Italy’s Grand Amore is a bit of pop-opera (popera?) that’s fairly generic but really, really well sung. Il Volo were hands down the best singers of the evening and would have been a fair win in my book.

Russia’s “A million voices” is actually really good. It’s classic Eurovision, in that it’s a power ballad with lyrics about peace being properly belted out, but it also sounds contemporary. It’s got a lovely melody, and is really well sung but, it was Russia’s entry and understandably the rest of Europe is a bit miffed at them at the moment. Didn’t stop it coming 2nd though.

Serbia was my hands down favourite. Basically this is a Lady Gaga song sung by a fat lass about how she’s beautiful regardless of being fat. It starts far too slow, which is probably why it lost, but it does gradually build until at the end Bojana Stamenov starts properly belting it out and looks like she’s going to start knocking over members of the audience with sheer vocal force.

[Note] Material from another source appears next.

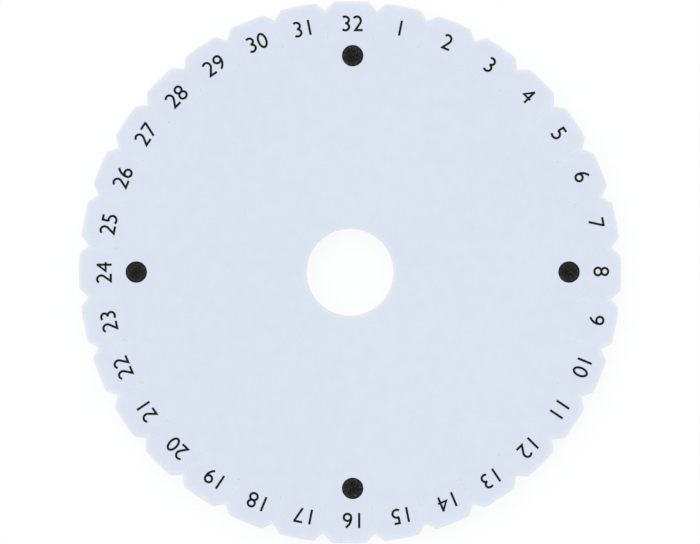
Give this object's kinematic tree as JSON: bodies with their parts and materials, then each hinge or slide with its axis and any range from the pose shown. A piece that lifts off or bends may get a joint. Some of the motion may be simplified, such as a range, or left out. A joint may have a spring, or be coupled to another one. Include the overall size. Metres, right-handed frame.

Sweden won with a song that sounds like any David Guetta song you’ve ever heard. They also did the same thing in 2013 proving that the best strategy for winning is to put in an entry that sounds like EDM. Because EDM is indisputably the most popular musical genre in Europe right now if not the world. This is not great EDM but neither is it terrible. It’s mostly dull with lyrics that are painfully generic (we are the heroes of our time, but we’re dancing with the demons in our mind). The performance was clever though. It’s just done with front projection but it means singer Måns Zelmerlöw had to hit his marks exactly to get the effects to work.